MADRID 20 Mar. (OTR/PRESS) -
Cuando un escritor profesional publica un libro, espera, como es natural, que se venda mucho, que la editorial le abone escrupulosamente sus derechos de autor en cada liquidación anual, y, porqué no, que al rebufo de la buena aceptación de su obra, pueda hacer unos cuantos 'bolos' remunerados en forma de conferencias, mesas redondas, debates e intervenciones en toda suerte de actos culturales.

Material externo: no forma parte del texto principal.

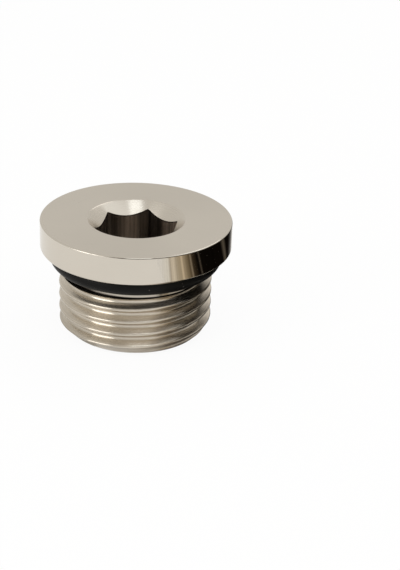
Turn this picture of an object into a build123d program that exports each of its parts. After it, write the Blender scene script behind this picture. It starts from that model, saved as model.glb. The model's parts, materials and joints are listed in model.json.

Ahora bien; por encima de eso, que constituye para el autor profesional -el que vive de su escritura- la única fuente de ingresos para proveer a sus necesidades y las de sus hijos, lo que el escritor desea, pues el hambre de gloria no se sacia en las listas de los libros más vendidos, es que su obra sea leída y apreciada por el máximo número de lectores, y ahí es donde hasta el autor más codicioso y miserable renuncia al dinero, incluido el generado por ese canon o impuesto con que ahora se pretende gravar a los libros de las bibliotecas públicas. Según esa inquietante disposición de la Unión Europea, cada libro prestado por una biblioteca pública habrá de devengar al autor veinte céntimos de euro en concepto de compensación por su propiedad intelectual sobre la obra, y yo no sé en Europa, pero en España, donde casi habría que pagar a la gente para que leyera, pues no lee ni los prospectos de las medicinas, esa ley resulta antisocial y aberrante.
En lo que a mí concierne, no sólo regalo los libros que de cada edición me corresponden como autor a los particular y las instituciones que andan caninas, sino que animo al préstamo y a la fotocopia, pues hasta ahí podía llegar la mercantilización del conocimiento y de la cultura, a convertir ésta en un bien vedado a los humildes. Muchos otros colegas, desde José Luis Sampedro a Adrew Fuenafuente -autores muy comerciales que podrían sacar tajada del abyecto gravamen a las bibliotecas públicas- se han movilizado también contra ese desafuero, y es que los escritores, los citados de éxito o esos otros que componen famélica legión, no tienen esa cosa de los cantantes que les hace aborrecer el hecho de que su obra no devengue hasta el último céntimo posible. Opongámonos, pues, a ese impuesto que pretende comprarnos la gloria quimérica por veinte céntimos.